Mordecha Gafni argues that we lose ourselves in this world, in our roles and responsibilities. Our fathers often defined themselves by the company they worked for, a Westinghouse man, a General Electric man, but we more often see ourselves as our professions. Think of any social situation in which you meet new people. How long is it before someone, somehow, raises the issue of profession, and you end up saying, I’m in high tech, I’m a teacher, I’m a rabbi. Being a parent is also a role, and for some number of years it becomes a large part of our identities. But there comes a time when that last child steps out of the door, and you can’t call each other mom and dad around the house anymore.

We also lose ourselves in adopting the opinions of others. Adam originally had the power to name everything that he saw in his world, but with regard to the fruit of the tree, he let others decide that it was good to eat and desirable to the eye. It is not just teens who are influenced by their peers. Do we like the color we chose for the outside of our house- or is it just the color of the year? Where do all those should’s in our lives come from- I should own a house by the time I am thirty, I should have furniture that matches, I should have new clothes for the holidays, I should not look a day over 30 or 40 or 50 as the case may be. How do we know what we need to buy, to own, to be? Does it come from inside, or is it prompted by what we see around us?

The shofar is like the call, alialioutandfree. It wants us to think about who we really are, not just our occupations or standing in the neighborhood, not just our roles in the family, or the face we put on in public. It wants us to consider what is enduring, and what we really want, and to remember that there was a time before we became an engineer, and if, due to downsizing or retirement, there is a time after which we are no longer an engineer, we are still whole and of value.

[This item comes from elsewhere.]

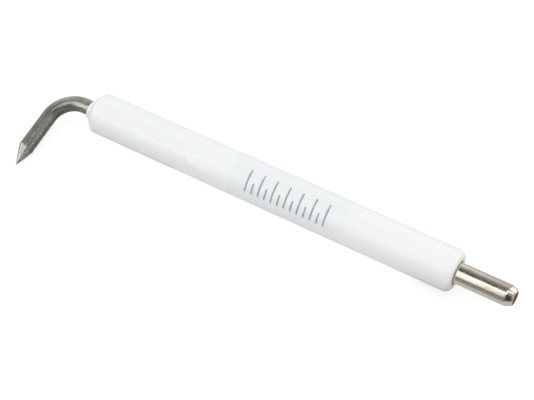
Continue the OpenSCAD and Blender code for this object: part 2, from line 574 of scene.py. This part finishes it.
def rod_section(to_tip, turned, angle):
    """The radius before grinding: thinner on the bend's outer side and flatter on the leg's inner side."""
    socket_floor_to_tip = EXIT_LENGTH + BEND_LENGTH + LEG_LENGTH + (SOCKET_FLOOR - FRONT_FACE)
    if to_tip > socket_floor_to_tip:
        return SPIGOT_R
    bending = math.sin(2 * turned)
    past_bend = min(max(turned / math.radians(30) - 2, 0), 1)
    flat_side = math.radians(-24)
    stretched = 0.035 * bending * max(-math.cos(angle), 0) ** 2
    flattened = 0.12 * past_bend * max(math.cos(angle - flat_side), 0) ** 2
    return ROD_R * (1 - stretched - flattened)


def ground_section(to_tip, rod_radius, angle):
    """The middle's shift to the bend's inside, and how far the rod's side and the cone are from it."""
    bulge = 0.1
    share = min(to_tip / POINT_LENGTH, 2)
    cone_radius = TIP_R + (ROD_R - TIP_R) * share * (1 + bulge - bulge * share)
    cone_middle = TIP_OFFSET * (1 - share)
    middle = max(cone_middle, 0)
    shift = cone_middle - middle
    to_side = -middle * math.cos(angle) + math.sqrt(rod_radius**2 - (middle * math.sin(angle)) ** 2)
    to_cone = shift * math.cos(angle) + math.sqrt(cone_radius**2 - (shift * math.sin(angle)) ** 2)
    return middle, to_side, to_cone


def rod_stations(rod_end):
    """Distances of the rod's sections: close together outside the ceramic, and only at steps inside it."""
    ledge = 0.001 * MM
    spacing = 0.14 * MM
    hidden = BEAD_HIGH.x - FRONT_FACE
    spigot_start = FRONT_FACE - SOCKET_FLOOR
    count = math.ceil((rod_end + hidden) / spacing)
    shown = [-hidden + (rod_end + hidden) * k / count for k in range(1, count + 1)]
    return [FRONT_FACE - SPIGOT_END, spigot_start - ledge, spigot_start, -hidden] + shown


def make_electrode_rod():
    around = 96
    groove_depth = 0.012 * MM
    groove_length = 4 * MM
    groove_density = 9
    edge_width = 0.03 * MM
    rod_end = EXIT_LENGTH + BEND_LENGTH + LEG_LENGTH
    down = Vector((1, 0, 0)).cross(LEG_DIRECTION).normalized()
    stations = rod_stations(rod_end)

    vertices, grain, on_point = [], [], []
    for s in stations:
        centre, inside, turned = rod_frame(s)
        for j in range(around):
            angle = 2 * math.pi * j / around
            across = Vector((math.cos(angle), math.sin(angle), 0)) * groove_density
            groove = abs(noise.noise(across + Vector((0, 0, s / groove_length))))
            radius = rod_section(rod_end - s, turned, angle) - groove_depth * groove
            middle, to_side, to_cone = ground_section(rod_end - s, radius, angle)
            on_point.append(min(max((to_side - to_cone) / edge_width, 0), 1))
            spoke = inside * math.cos(angle) + down * math.sin(angle)
            vertices.append(centre + inside * middle + spoke * min(to_side, to_cone))
            grain.append((ROD_R * math.cos(angle), ROD_R * math.sin(angle), s))
    faces = closed_grid_faces(len(stations), around, close_rows=False)
    faces.append(tuple(range(around)))
    faces.append(tuple(reversed(range(len(vertices) - around, len(vertices)))))
    piece = make_piece("electrode_rod_drawn", vertices, faces, [rod_alloy()])
    add_vector_attribute(piece, "grain", grain)
    attribute = piece.data.attributes.new("on_point", "FLOAT", "POINT")
    attribute.data.foreach_set("value", on_point)
    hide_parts("electrode_rod")


def make_label_film():
    """A film wrapped once round the barrel. Its outer end laps over its inner end on the far side."""
    lap_start = math.radians(20)
    lap_end = math.radians(40)
    lap_rise = FILM_THICKNESS * 0.9
    glue = 0.004 * MM
    inner_r = BARREL_R + glue
    outer_r = BARREL_R + FILM_THICKNESS
    glossy_from = BARREL_R + FILM_THICKNESS * 0.7
    left_skew = 0.35 * MM
    right_skew = 0.3 * MM
    left_waver = 0.12 * MM
    right_waver = 0.1 * MM

    def lay(x, r, angle):
        """The cut edges are a little out of square, and the film is double at its lap."""
        share = (x - FILM_LOW.x) / (FILM_HIGH.x - FILM_LOW.x)
        round_place = Vector((2 * math.cos(angle), 2 * math.sin(angle), 0))
        left = left_skew * (1 + math.sin(angle - 1.2)) + left_waver * noise.noise(round_place)
        right = right_skew * (1 + math.cos(angle)) + right_waver * noise.noise(-round_place)
        lapped = lap_start < angle < lap_end and r > inner_r
        return left * (1 - share) - right * share, lap_rise if lapped else 0

    corners = [
        (FILM_LOW.x, inner_r, 0),
        (FILM_LOW.x, outer_r, 0),
        (FILM_HIGH.x, outer_r, 0),
        (FILM_HIGH.x, inner_r, 0),
    ]
    materials = [clear_film(glossy=True), clear_film(glossy=False)]
    piece = turned_piece("label_film_clear", corners, materials, step=0.5 * MM, around=240, relief=lay)
    for polygon in piece.data.polygons:
        across = math.hypot(polygon.center.y, polygon.center.z)
        polygon.material_index = int(across < glossy_from)
    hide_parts("label_film")


def tick_mesh(x, low, top, seed, first_index):
    """Vertices and faces of one tick on the film: a thin stroke round the barrel with blunt ends."""
    half_width = 0.135 * MM
    height = 0.006 * MM
    steps = 24
    surface_r = BARREL_R + FILM_THICKNESS
    vertices = []
    for i in range(steps + 1):
        share = i / steps
        elevation = low + (top - low) * share
        bluntness = math.sqrt(max(1 - (2 * abs(share - 0.5)) ** 12, 0.0))
        pressure = 1 + 0.25 * noise.noise(Vector((share * 5, seed * 3, 0)))
        half = half_width * bluntness * pressure
        for side, lift in ((-1, 0), (-1, 1), (1, 1), (1, 0)):
            radius = surface_r + height * lift
            y, z = -radius * math.cos(elevation), radius * math.sin(elevation)
            vertices.append((x + side * half, y, z))
    ends = [(0, 3, 2, 1), tuple(steps * 4 + k for k in range(4))]
    sides = closed_grid_faces(steps + 1, 4, close_rows=False)
    return vertices, [tuple(first_index + k for k in face) for face in sides + ends]


def make_print_mark():
    """A plain row of ticks on the film, long and short by turns, in place of the printed number."""
    first, last = -3.0 * MM, 13.2 * MM
    low, high = math.radians(17), math.radians(80)
    ticks = 13
    vertices, faces = [], []
    for t in range(ticks):
        x = first + (last - first) * t / (ticks - 1)
        top = high if t % 2 == 0 else (low + high) / 2
        tick_vertices, tick_faces = tick_mesh(x, low, top, t, len(vertices))
        vertices += tick_vertices
        faces += tick_faces
    piece = make_piece("print_mark", vertices, faces, [print_ink()])


# ---------------------------------------------------------------- studio

def stage_plane(name, corners, material):
    """A flat four-cornered sheet that belongs to the studio and not to the object."""
    mesh = bpy.data.meshes.new(name)
    mesh.from_pydata(corners, [], [(0, 1, 2, 3)])
    mesh.materials.append(material)
    plane = bpy.data.objects.new(name, mesh)
    bpy.context.scene.collection.objects.link(plane)
    return plane


def reflection_card(name, corners, radiance):
    """A card that shows only in reflections: it neither lights nor shades anything."""
    s = Shader(name)
    s.set(Base_Color=(0, 0, 0, 1), Emission_Color=(1, 0.99, 0.96, 1), Emission_Strength=radiance)
    s.surface.inputs["Specular IOR Level"].default_value = 0
    card = stage_plane(name, corners, s.material)
    card.visible_camera = False
    card.visible_diffuse = False
    card.visible_transmission = False
    card.visible_shadow = False


def upright_x(x, near, far, top):
    """Corners of an upright card that faces along X, from the floor up."""
    return [(x, near, REST_Z), (x, far, REST_Z), (x, far, top), (x, near, top)]


def upright_y(y, left, right, low, top):
    """Corners of an upright card that faces along Y."""
    return [(left, y, low), (right, y, low), (right, y, top), (left, y, top)]


def level(z, left, right, near, far):
    """Corners of a level card."""
    return [(left, near, z), (right, near, z), (right, far, z), (left, far, z)]


def by_ray(tree, kind, others, chosen):
    """Mixes two shaders, so that one kind of ray sees the second and all others see the first."""
    path = tree.nodes.new("ShaderNodeLightPath")
    mixer = tree.nodes.new("ShaderNodeMixShader")
    tree.links.new(path.outputs[kind], mixer.inputs["Fac"])
    tree.links.new(others, mixer.inputs[1])
    tree.links.new(chosen, mixer.inputs[2])
    return mixer.outputs["Shader"]


def make_floor():
    """A pale floor with a glow of its own, so that shadows on it stay faint.

    What it throws onto the object is weaker near the rear end, whose underside is greyer.
    """
    reach = 3.0
    s = Shader("floor_white")
    s.set(Base_Color=(0.4, 0.4, 0.4, 1), Roughness=0.9)
    s.set(Emission_Color=(1, 1, 1, 1), Emission_Strength=0.73)
    s.surface.inputs["Specular IOR Level"].default_value = 0
    under_rear = s.node("ShaderNodeVectorMath", operation="DISTANCE")
    s.link(s.place((1, 1, 1)), under_rear.inputs[0])
    under_rear.inputs[1].default_value = (REAR_FACE / MM, -0.6 * BARREL_R / MM, REST_Z / MM)
    darkened_reach = 20
    away = s.math("DIVIDE", under_rear.outputs["Value"], darkened_reach)
    bounced = s.node("ShaderNodeEmission", Strength=1.0)
    glow = s.ramp(away, [(0.15, (0.04, 0.04, 0.04)), (0.6, (0.71, 0.72, 0.71))])
    s.link(glow, bounced.inputs["Color"])
    reflected = s.node("ShaderNodeEmission", Color=(1, 0.985, 0.95, 1), Strength=0.66)
    unseen = by_ray(s.tree, "Is Glossy Ray", bounced.outputs["Emission"], reflected.outputs["Emission"])
    shader = by_ray(s.tree, "Is Camera Ray", unseen, s.surface.outputs["BSDF"])
    s.link(shader, s.tree.nodes["Material Output"].inputs["Surface"])
    stage_plane("floor", level(REST_Z - 0.02 * MM, -reach, reach, -reach, reach), s.material)


def make_world():
    """Even soft light from all round, dimmer in reflections."""
    world = bpy.data.worlds.new("studio")
    world.use_nodes = True
    tree = world.node_tree
    light = tree.nodes["Background"]
    light.inputs["Color"].default_value = (0.985, 1, 0.995, 1)
    light.inputs["Strength"].default_value = 0.93
    reflected = tree.nodes.new("ShaderNodeBackground")
    reflected.inputs["Color"].default_value = (1, 0.985, 0.95, 1)
    reflected.inputs["Strength"].default_value = 0.46
    shader = by_ray(tree, "Is Glossy Ray", light.outputs["Background"], reflected.outputs["Background"])
    tree.links.new(shader, tree.nodes["World Output"].inputs["Surface"])
    bpy.context.scene.world = world


def area_light(name, direction, distance, size, power):
    """A square lamp that faces the object's middle from a direction and leaves no reflection."""
    data = bpy.data.lights.new(name, "AREA")
    data.size = size
    data.energy = power
    lamp = bpy.data.objects.new(name, data)
    lamp.location = Vector(direction).normalized() * distance
    lamp.rotation_euler = Vector(direction).to_track_quat("Z", "Y").to_euler()
    bpy.context.scene.collection.objects.link(lamp)
    lamp.visible_camera = False
    lamp.visible_glossy = False


def make_studio():
    bpy.context.scene.view_settings.view_transform = "Standard"
    make_floor()
    make_world()
    area_light("overhead", (-0.2, 0.1, 1), 0.8, 0.7, 0.8)
    area_light("rear_right", (1, 0.3, 0.3), 0.3, 0.15, 0.05)

    # Each card's place is in metres, and its last number is its radiance, beside 0.46 for the world.
    softbox_y = -0.45
    softbox_low = 0.098
    softbox_top = 1.35
    overhead = 0.4
    reflection_card("softbox_front", upright_y(softbox_y, -0.6, -0.05, softbox_low, softbox_top), 1.5)
    reflection_card("softbox_left", upright_x(-0.5, softbox_y, 0.0, 0.4), 1.4)
    reflection_card("softbox_back", upright_y(0.35, -0.17, -0.03, REST_Z, 0.34), 0.95)
    reflection_card("softbox_above_bend", level(overhead, 0.005, 0.11, -0.3, 0.05), 2.4)
    reflection_card("softbox_nose_top", level(0.45, 0.27, 0.55, -0.03, 0.14), 1.4)
    reflection_card("softbox_nose_back", upright_y(0.06, 0.06, 0.14, REST_Z, 0.12), 1.4)
    reflection_card("softbox_nose_right", upright_x(0.3, -0.04, 0.2, 0.06), 1.3)
    reflection_card("dark_overhead", level(overhead, -0.35, 0.0, -0.13, 0.06), 0.08)
    reflection_card("dim_overhead", level(overhead, -0.15, 0.0, 0.06, 0.2), 0.23)
    reflection_card("softbox_overhead_left", level(overhead, -0.4, -0.19, 0.04, 0.2), 0.8)
    reflection_card("dim_above_ceramic", level(0.04, -0.03, 0.02, -0.02, 0.003), 0.1)
    reflection_card("dark_front_low", upright_y(softbox_y, -0.6, 0.0, REST_Z, softbox_low), 0.22)
    reflection_card("dark_front_right", upright_y(softbox_y, 0.0, 0.6, REST_Z, 1.2), 0.07)
    reflection_card("dark_floor_front", level(REST_Z, -0.6, 0.05, softbox_y, -0.009), 0.33)
    reflection_card("dark_floor_right", level(REST_Z, 0.05, 0.6, softbox_y, -0.015), 0.1)
    # A painted shadow: a dark sheet under the bend that stands in for the shade there, seen only in the
    # rod's reflections.
    reflection_card("painted_shadow_under_bend", level(REST_Z, -0.0435, -0.02, -0.022, -0.0018), 0.2)


def make_camera():
    """The camera looks at a point near the object's middle from the left front, well above it."""
    azimuth = math.radians(30.69)
    elevation = math.radians(49.43)
    distance = 0.28637
    target = Vector((1.06 * MM, -2.64 * MM, 0))
    backwards = Vector(
        (
            math.sin(azimuth) * math.cos(elevation),
            -math.cos(azimuth) * math.cos(elevation),
            math.sin(elevation),
        )
    )
    data = bpy.data.cameras.new("camera")
    data.sensor_width = 36.0
    data.lens = 106.36
    data.clip_start = 0.01
    camera = bpy.data.objects.new("camera", data)
    camera.location = target + backwards * distance
    camera.rotation_euler = backwards.to_track_quat("Z", "Y").to_euler()
    bpy.context.scene.collection.objects.link(camera)
    bpy.context.scene.camera = camera


make_camera()
make_insulator()
make_electrode_rod()
make_terminal_sleeve()
fired_cement = cement()
make_front_cement(fired_cement)
make_rear_cement(fired_cement)
make_label_film()
make_print_mark()
make_studio()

How do we lose touch with who we really are? The rabbis say the ways are so numerous that the wondrous thing is when we remember. We are each of us, like a child, sent out from the castle of our parents, the king and queen. As the years pass, that earlier part of our existence fades from our memory. Only, if we are lucky, if the king and queen pass through the remote part of the land to which we have been exiled, and we hear the royal bugler play, will we remember who we really are.

That’s what the shofar is really about- that call to remember who we really are. Once we remember, everything else can fall into place, and we can move on into a good new year.